Objective: Print all entries word for word.

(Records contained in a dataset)
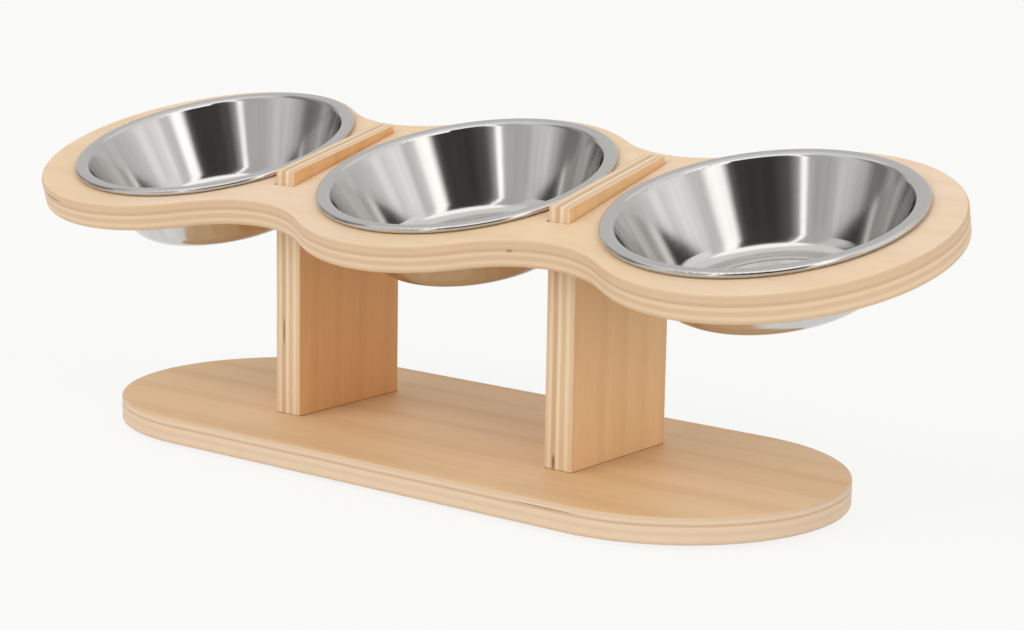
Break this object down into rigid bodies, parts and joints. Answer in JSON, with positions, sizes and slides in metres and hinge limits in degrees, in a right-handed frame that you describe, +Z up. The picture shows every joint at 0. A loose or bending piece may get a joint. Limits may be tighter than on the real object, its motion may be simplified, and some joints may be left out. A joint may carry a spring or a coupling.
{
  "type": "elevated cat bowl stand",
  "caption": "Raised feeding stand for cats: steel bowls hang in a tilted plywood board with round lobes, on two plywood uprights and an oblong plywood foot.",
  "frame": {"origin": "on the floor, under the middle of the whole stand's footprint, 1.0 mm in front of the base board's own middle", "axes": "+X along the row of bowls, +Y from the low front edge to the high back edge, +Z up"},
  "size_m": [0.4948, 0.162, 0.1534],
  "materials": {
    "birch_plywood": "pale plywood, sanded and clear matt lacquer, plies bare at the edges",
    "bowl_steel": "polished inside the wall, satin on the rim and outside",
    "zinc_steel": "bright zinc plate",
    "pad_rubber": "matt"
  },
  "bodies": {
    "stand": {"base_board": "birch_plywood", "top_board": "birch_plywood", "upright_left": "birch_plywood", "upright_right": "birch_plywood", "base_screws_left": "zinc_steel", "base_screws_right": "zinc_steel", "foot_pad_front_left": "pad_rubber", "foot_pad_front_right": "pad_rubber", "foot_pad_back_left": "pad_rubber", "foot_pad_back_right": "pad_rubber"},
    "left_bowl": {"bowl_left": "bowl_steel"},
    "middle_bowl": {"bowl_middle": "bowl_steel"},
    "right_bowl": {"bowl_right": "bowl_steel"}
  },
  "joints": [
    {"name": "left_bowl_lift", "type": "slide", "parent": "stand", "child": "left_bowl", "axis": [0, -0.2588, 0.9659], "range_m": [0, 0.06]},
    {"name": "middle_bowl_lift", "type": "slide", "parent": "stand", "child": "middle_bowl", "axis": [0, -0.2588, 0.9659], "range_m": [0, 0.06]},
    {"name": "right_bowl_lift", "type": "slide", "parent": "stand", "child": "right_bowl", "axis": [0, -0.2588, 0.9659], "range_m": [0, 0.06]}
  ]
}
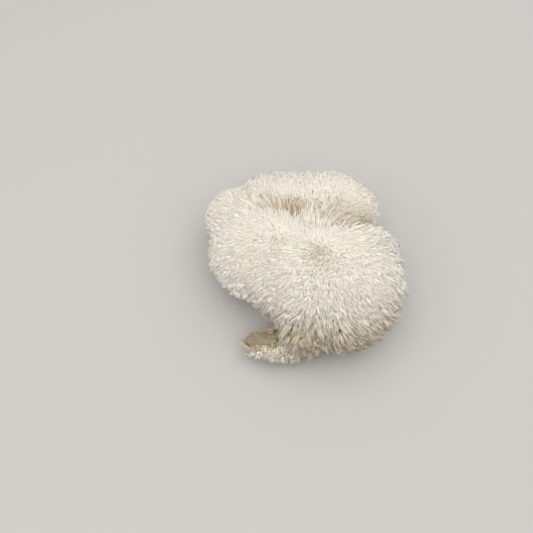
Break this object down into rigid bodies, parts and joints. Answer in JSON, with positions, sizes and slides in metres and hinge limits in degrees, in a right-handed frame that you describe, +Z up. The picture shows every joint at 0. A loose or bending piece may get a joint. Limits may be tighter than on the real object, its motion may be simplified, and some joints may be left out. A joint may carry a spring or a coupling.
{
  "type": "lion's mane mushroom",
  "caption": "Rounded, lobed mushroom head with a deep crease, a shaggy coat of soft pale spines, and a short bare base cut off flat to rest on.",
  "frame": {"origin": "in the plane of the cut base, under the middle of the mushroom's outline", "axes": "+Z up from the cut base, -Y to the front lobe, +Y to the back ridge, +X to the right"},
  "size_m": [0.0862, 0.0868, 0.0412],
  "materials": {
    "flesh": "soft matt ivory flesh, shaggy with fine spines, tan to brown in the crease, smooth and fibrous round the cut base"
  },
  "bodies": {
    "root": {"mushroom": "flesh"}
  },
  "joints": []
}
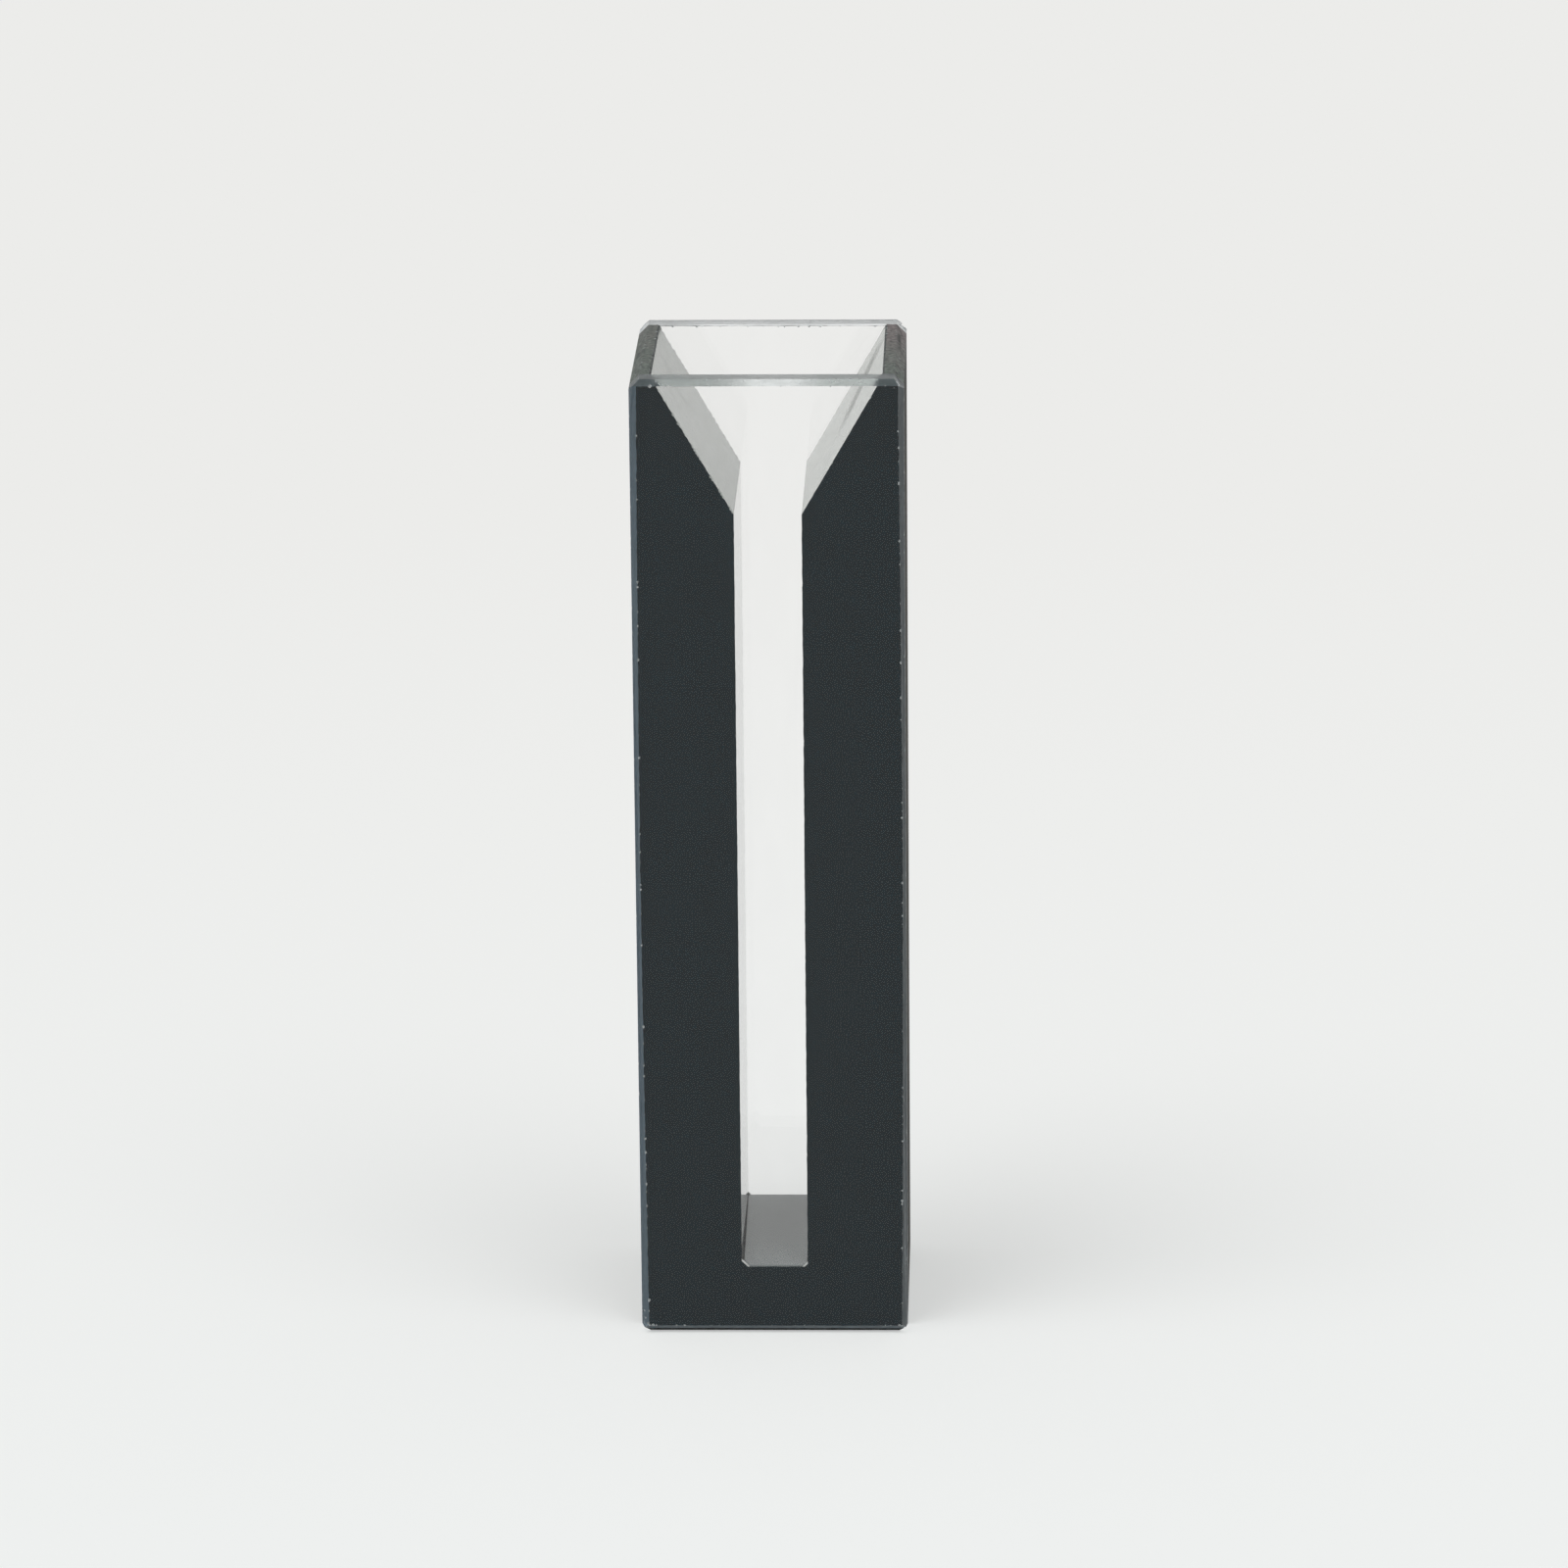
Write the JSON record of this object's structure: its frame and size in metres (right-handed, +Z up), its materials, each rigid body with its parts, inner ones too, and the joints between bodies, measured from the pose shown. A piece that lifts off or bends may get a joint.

Final answer:
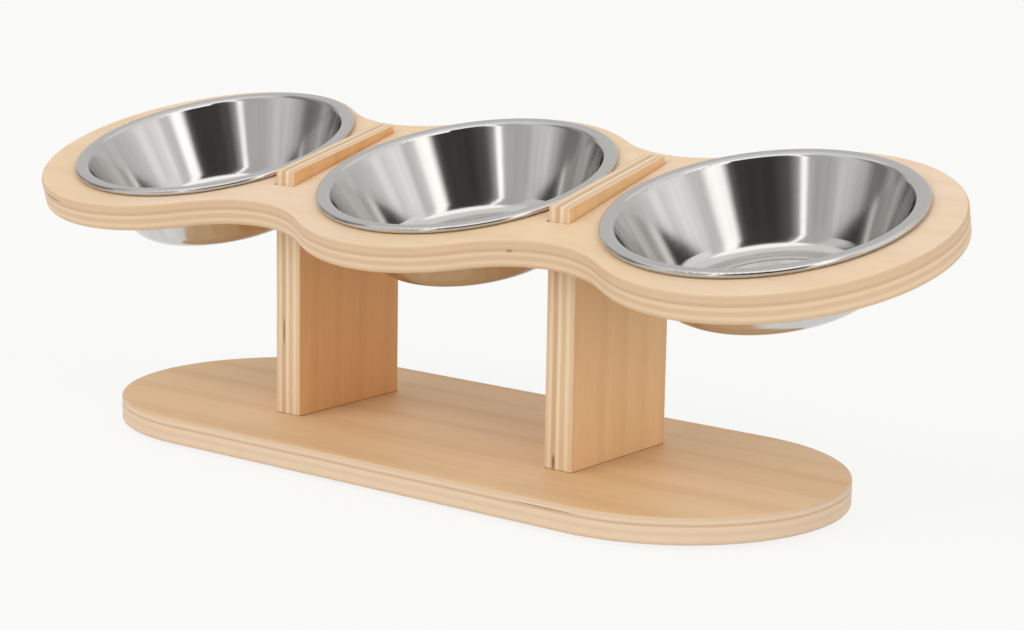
Break this object down into rigid bodies, parts and joints. Answer in JSON, with positions, sizes and slides in metres and hinge limits in degrees, in a right-handed frame that you describe, +Z up. The picture shows every joint at 0. A loose or bending piece may get a joint. Limits may be tighter than on the real object, its motion may be simplified, and some joints may be left out. A joint may carry a spring or a coupling.
{
  "type": "elevated cat bowl stand",
  "caption": "Raised feeding stand for cats: steel bowls hang in a tilted plywood board with round lobes, on two plywood uprights and an oblong plywood foot.",
  "frame": {"origin": "on the floor, under the middle of the whole stand's footprint, 1.0 mm in front of the base board's own middle", "axes": "+X along the row of bowls, +Y from the low front edge to the high back edge, +Z up"},
  "size_m": [0.4948, 0.162, 0.1534],
  "materials": {
    "birch_plywood": "pale plywood, sanded and clear matt lacquer, plies bare at the edges",
    "bowl_steel": "polished inside the wall, satin on the rim and outside",
    "zinc_steel": "bright zinc plate",
    "pad_rubber": "matt"
  },
  "bodies": {
    "stand": {"base_board": "birch_plywood", "top_board": "birch_plywood", "upright_left": "birch_plywood", "upright_right": "birch_plywood", "base_screws_left": "zinc_steel", "base_screws_right": "zinc_steel", "foot_pad_front_left": "pad_rubber", "foot_pad_front_right": "pad_rubber", "foot_pad_back_left": "pad_rubber", "foot_pad_back_right": "pad_rubber"},
    "left_bowl": {"bowl_left": "bowl_steel"},
    "middle_bowl": {"bowl_middle": "bowl_steel"},
    "right_bowl": {"bowl_right": "bowl_steel"}
  },
  "joints": [
    {"name": "left_bowl_lift", "type": "slide", "parent": "stand", "child": "left_bowl", "axis": [0, -0.2588, 0.9659], "range_m": [0, 0.06]},
    {"name": "middle_bowl_lift", "type": "slide", "parent": "stand", "child": "middle_bowl", "axis": [0, -0.2588, 0.9659], "range_m": [0, 0.06]},
    {"name": "right_bowl_lift", "type": "slide", "parent": "stand", "child": "right_bowl", "axis": [0, -0.2588, 0.9659], "range_m": [0, 0.06]}
  ]
}
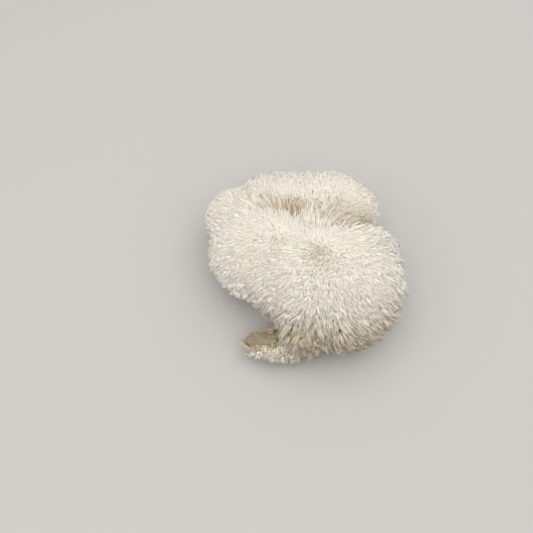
Break this object down into rigid bodies, parts and joints. Answer in JSON, with positions, sizes and slides in metres and hinge limits in degrees, in a right-handed frame that you describe, +Z up. The picture shows every joint at 0. A loose or bending piece may get a joint. Limits may be tighter than on the real object, its motion may be simplified, and some joints may be left out. A joint may carry a spring or a coupling.
{
  "type": "lion's mane mushroom",
  "caption": "Rounded, lobed mushroom head with a deep crease, a shaggy coat of soft pale spines, and a short bare base cut off flat to rest on.",
  "frame": {"origin": "in the plane of the cut base, under the middle of the mushroom's outline", "axes": "+Z up from the cut base, -Y to the front lobe, +Y to the back ridge, +X to the right"},
  "size_m": [0.0862, 0.0868, 0.0412],
  "materials": {
    "flesh": "soft matt ivory flesh, shaggy with fine spines, tan to brown in the crease, smooth and fibrous round the cut base"
  },
  "bodies": {
    "root": {"mushroom": "flesh"}
  },
  "joints": []
}
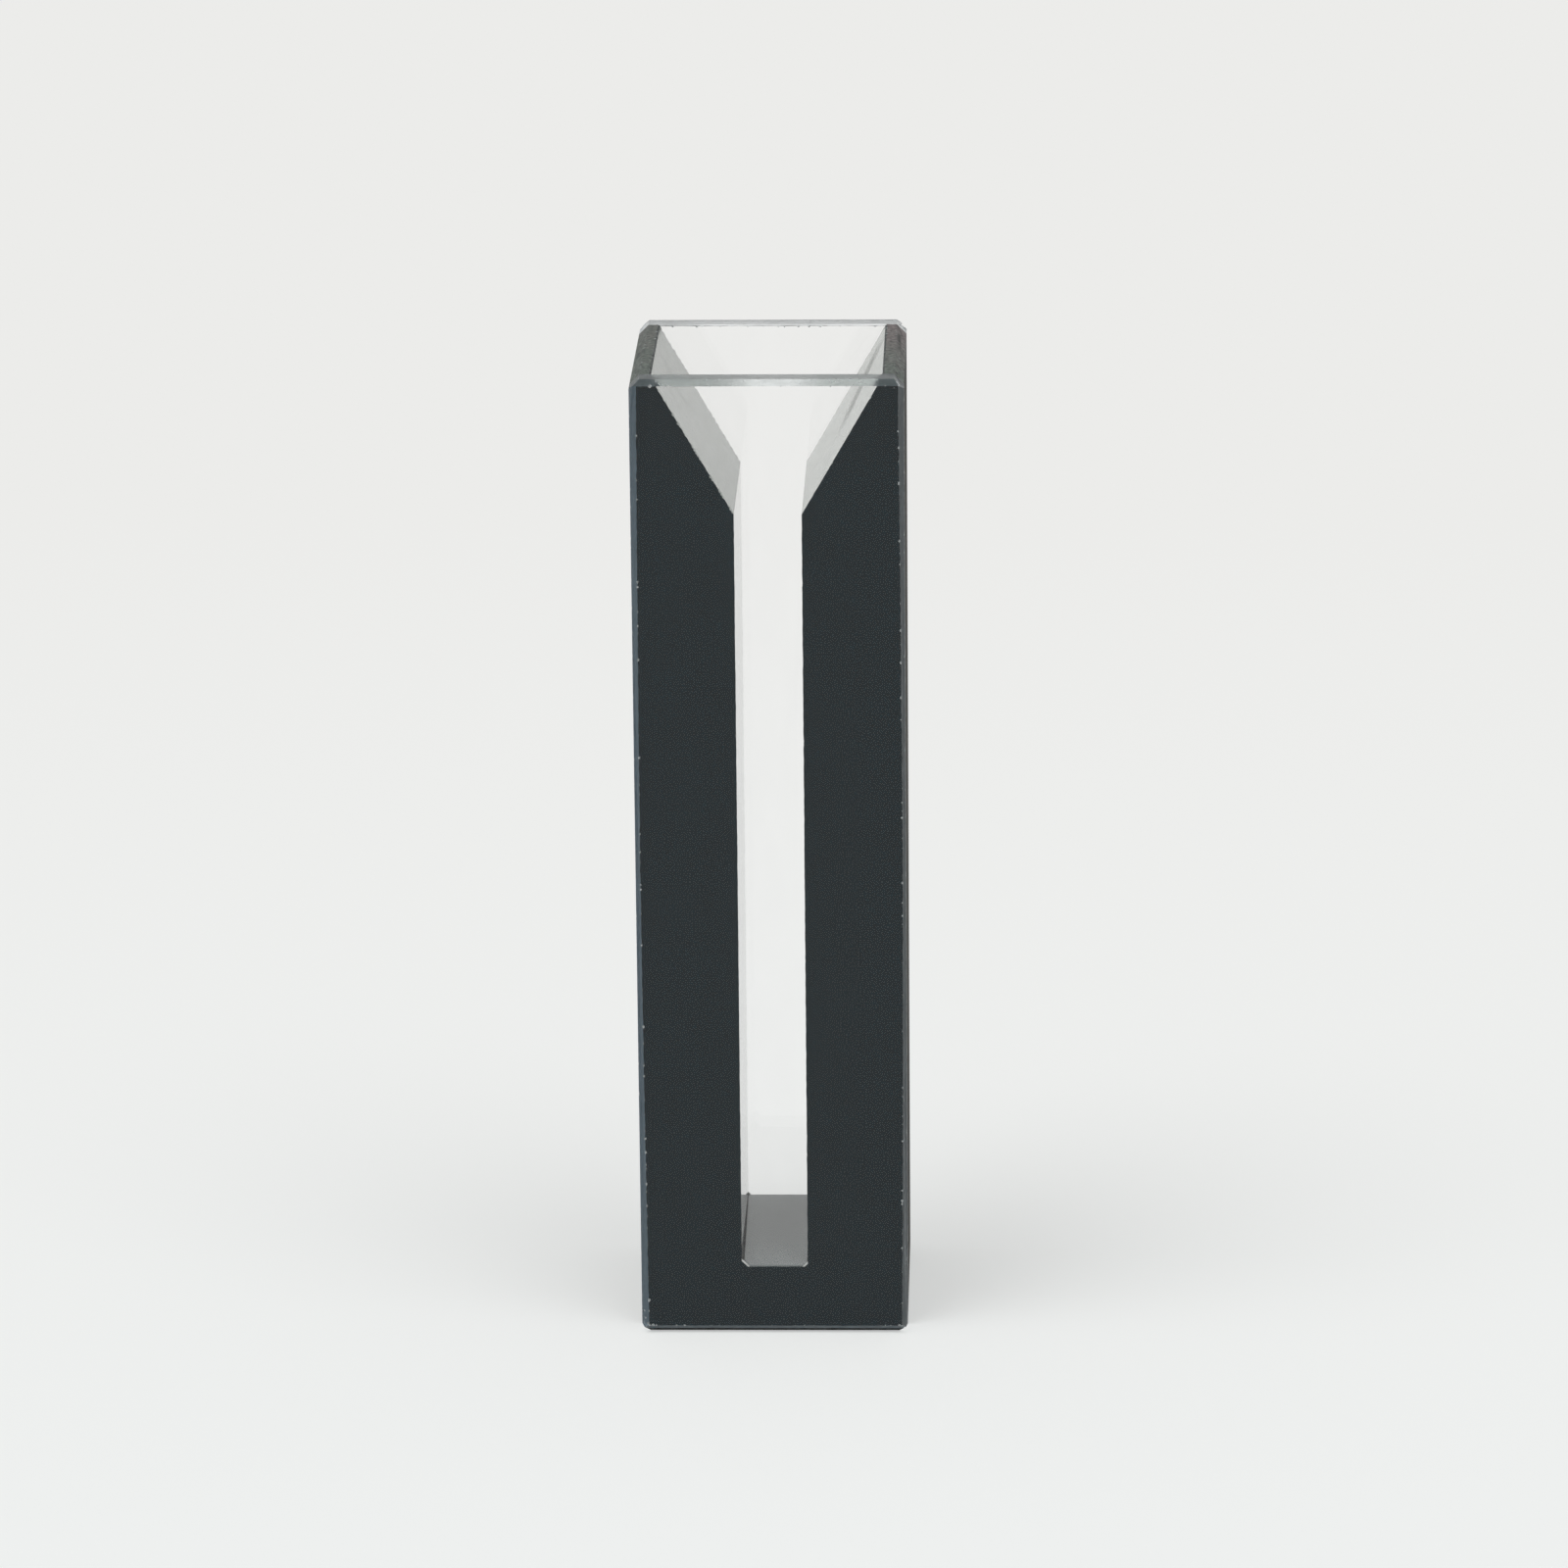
Write the JSON record of this object's structure: its frame and size in metres (right-handed, +Z up), its materials, each rigid body with its parts, inner ones too, and the joints between bodies, measured from the pose shown. A piece that lifts off or bends may get a joint.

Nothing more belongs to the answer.